Under Hollande’s leadership, unemployment kept growing to a rate even worse than the country faced under the height of the global financial crisis in 2008. Currently, it sits at around 10%, meaning three million people are unemployed. It’s the seventh highest unemployment rate for a country in the EU; the UK and Germany’s unemployment rate is less than half of theirs.

This sort of unemployment rate is alarming but it’s important to note, at least as of 2015, France spent more of its GDP on its social safety net than literally any other country in the world. Basically, not every person amidst France’s three million unemployed is totally screwed. A lot are living decently on the dole. You can get up to three years of unemployment benefits if you’re over 50 and two years if you’re under 50. There’s a maximum payout of €6100 a month as a French resident. Your healthcare is covered by the government. But Houston, we have a problem.

This social safety net isn’t going to be much use if the French economy totally crashes. It’s starting to look more and more likely that will happen. When it comes to GDP, France is doing worse than Britain, Germany and the Eurozone as a whole despite the fact France took the smallest hit of the group during the financial crisis. The national debt is 99.1% of GDP. Hollande’s 75% supertax on people earning €1 million or more may have been reduced to 45% in early 2015 but its adverse effects on the economy are still felt.

Compounding all this is the fact it’s damn near impossible to fire a person in France. Obviously this is a positive for labor itself but it’s bad for the economy as a whole. Times are tough in France right now and companies can’t really lay off their workers despite it being economically necessary for them to do so in certain cases. Workplace protections are important but we’re not talking about frivolous firing here. We’re talking about French businesses not being able to effectively operate due to laws and taxes even Bernie Sanders supporters would think are maybe a little much, thus driving the country itself further into greater unemployment rates and debt. When Hollande’s government tried to ease regulations on workplace hiring and firing practices, the people didn’t take very kindly to it. Who can blame them?

Post financial crisis, France is in a worse place than most of the developed world. Their social safety net is commendable but it’s also on life support due to the same old establishmentarian, neoliberal and globalist-in-the-worst-ways economic policies. Their certainly in more of a snafu than the United States was in November. If we wound up with Trump with far less of an impetus toward a 180 degree change on political normalcy, it’s easy to see France going to Le Pen under these conditions as well.

That’s even more likely given French national security is also in a sorry, even tragic state as of late. France has been the victim of the west’s most high-profile and horrific terrorist attacks in recent years. 327 people were killed and 837 people were injured in Islamic terror attacks since January 2015. The country was rocked by the Charlie Hebdo shootings, the Paris attacks focusing on the Bataclan concert hall and the Bastille Day truck attack in Nice.
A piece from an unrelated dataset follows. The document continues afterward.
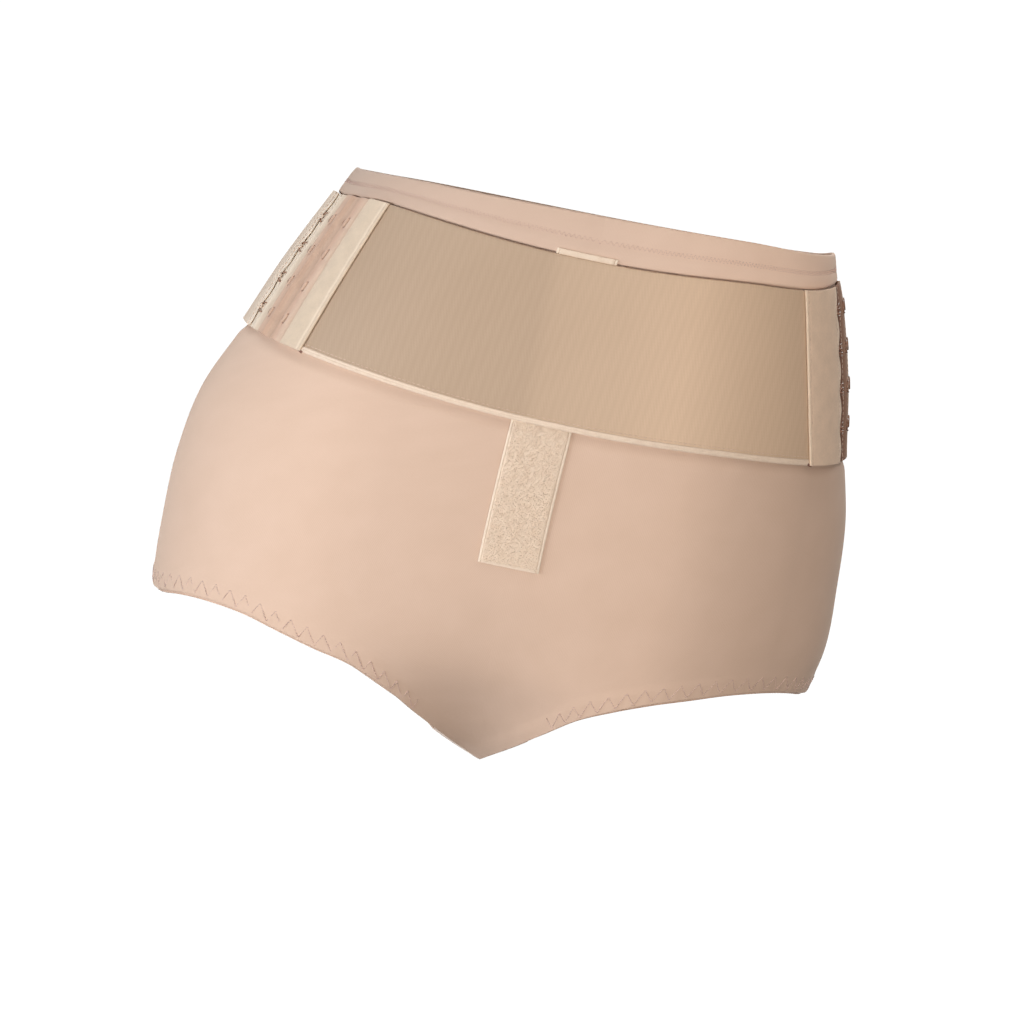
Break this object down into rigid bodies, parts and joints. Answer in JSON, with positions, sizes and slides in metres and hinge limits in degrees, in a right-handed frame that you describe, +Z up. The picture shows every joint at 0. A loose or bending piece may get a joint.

The wounds of such attacks are obviously still fresh and it’s easy to see how much harder they’re making discussions about immigration, refugees and French identity as whole. The rise of Islamic jihadism coincides with the worst refugee crisis since World War II and the French, like so many other westerners, are having a hard time figuring out the perfect balance point between caution and compassion. Having an extremely porous border isn’t really helping things either.

As of a 2010 census, Muslims made up 7.5% of the French population. That’s the largest percentage of Muslim people in any European union country. France itself has one of the most avowedly secular governments in the world. People are free to practice any religion they please but the state itself is hardline about purging any elements of religiosity from lawmaking. A ban on burqas and other face-covering Islamic garb was passed in 2010 with 335 yes votes and only one no vote. 27% of people polled in the country said they held an unfavorable view of Muslims. Ironically, just about the same percentage of Muslims in France reject the country’s secular laws. Go figure. Needless to say, it will be difficult for more hardline Islamic believers to find much middle ground with such a hardline secular state.

You don’t see many refugee camps in America but they’re becoming a mainstay of French society. Late last year, refugees shuffled out of Calais’ so-called “Jungle Camp” into northern France. These sorts of camps have everyone fired up. Some considered the living conditions for refugees deplorable. 45% of French citizens see the refugees as a serious threat to security and 70% disapprove of how the government is handling the refugee crisis.

It’s pretty easy to see why the French are fed up with business as usual. No matter where you land on the political spectrum, there’s something to be mad as hell about. Their economy is in bad shape, they’re nervous about more terrorist attacks and questions of what it means to be French are swirling around everyone’s ears. Globalization, mass migration and the rise of terror mark this as an even more unconventional time for their country than it is for ours. So it should come as no surprise this surprising era is yielding some surprising candidates.

In many ways, France is the country Donald Trump tried to convince Americans they were living in. Their economy is hanging by a thread, they are attacked by jihadists with a greater degree of frightening regularity and deadliness than we’ve been in the last few years and the refugee/migrant crisis is a much more material and pressing reality for them than it is for the US. When Trump says he inherited a mess, he’s full of it. If the future French president, no matter who they are, says they inherited a mess, they’d be understating it.